A zombaria de seu nome por republicanos, incluindo Trump, foi apenas um dos ataques Harris enfrentou. Trump e os seus aliados procuraram classificá-la como radical e socialista, apesar de seu histórico mais centrista, um esforço que visa deixar as pessoas desconfortáveis com a perspectiva de uma mulher negra na liderança. Ela foi alvo de desinformação online misturada com racismo e sexismo sobre as suas qualificações para servir como Presidente.
A congressista Pramila Jayapal, de Washington, disse que o poder de Harris não vem apenas de sua experiência de vida, mas também das pessoas que ela já representa. A Califórnia é o Estado mais populoso do país e um dos mais diversos; quase 40% das pessoas são latinas e 15% são asiáticas. No Congresso, Harris e Jayapal uniram-se em projetos de lei para garantir a representação legal dos muçulmanos visados pela proibição de viagens de Trump em 2017 e para estender os direitos aos trabalhadores domésticos.
“Esse é o tipo de política que também acontece quando você tem vozes como a nossa à mesa”, disse Jayapal, que em 2016 foi a primeira mulher do sul da Ásia eleita para a Câmara dos Representantes dos EUA. Harris venceu a eleição para o Senado naquele mesmo ano.
A mãe de Harris criou as suas filhas com a compreensão de que o mundo as veria como mulheres negras, Harris disse, e é assim que ela se descreve hoje.

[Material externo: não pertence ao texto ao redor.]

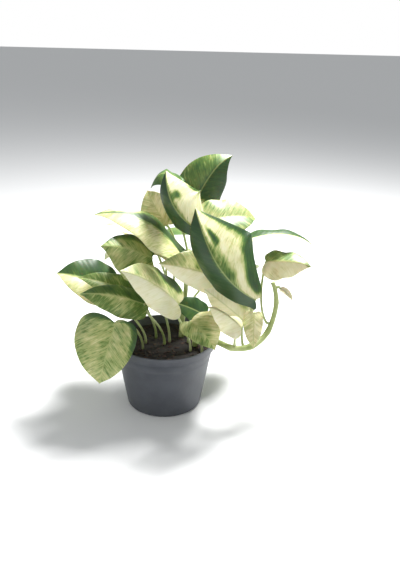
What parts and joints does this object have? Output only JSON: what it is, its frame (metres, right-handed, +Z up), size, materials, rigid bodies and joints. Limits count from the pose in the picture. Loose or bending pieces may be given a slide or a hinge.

Ela frequentou a Howard University, uma das faculdades e universidades historicamente negras da nação (HBCU), e fez parte da Alpha Kappa Alpha, a primeira irmandade da nação criada por e para mulheres negras. Ela fez campanha regularmente em HBCUs e tentou abordar as preocupações de jovens negros ansiosos por grandes esforços para desmantelar o racismo sistémico.
A sua vitória pode levar mais mulheres negras e pessoas de cor à política.
A presidente de câmara de São Francisco, London Breed, que considera Harris um mentor, vê o sucesso de Harris pelas lentes de sua própria identidade como neta de um meeiro.
“Os afro-americanos não estão muito longe da escravidão e dos horrores do racismo neste país, e ainda sentimos o impacto disso na forma como somos tratados e no que está acontecendo em torno desse levante racial”, disse ela. A candidatura de Harris “inspira muito orgulho, muita esperança e muito entusiasmo pelo que é possível”.
Harris é casada com um judeu, Doug Emhoff, cujos filhos de um casamento anterior a chamam de “Momala”. A empolgação com a sua candidatura estende-se a mulheres de todas as raças.
As amigas Sarah Lane e Kelli Hodge, cada uma com três filhas, trouxeram todas as seis meninas para um comício de Harris em Phoenix nos dias finais da corrida. “Este carro está cheio de meninas que sonham alto. Vai Kamala!” lia-se numa placa colada no porta-malas do carro.
Lane, uma advogada de 41 anos de ascendência hispânica e asiática, voluntariou-se para Biden e Harris – a sua primeira vez a trabalhar para uma campanha política. Questionada sobre por que trouxe as suas filhas, de 6, 9 e 11 anos, para ver Harris, ela respondeu: “Quero que as minhas filhas vejam o que as mulheres podem fazer”.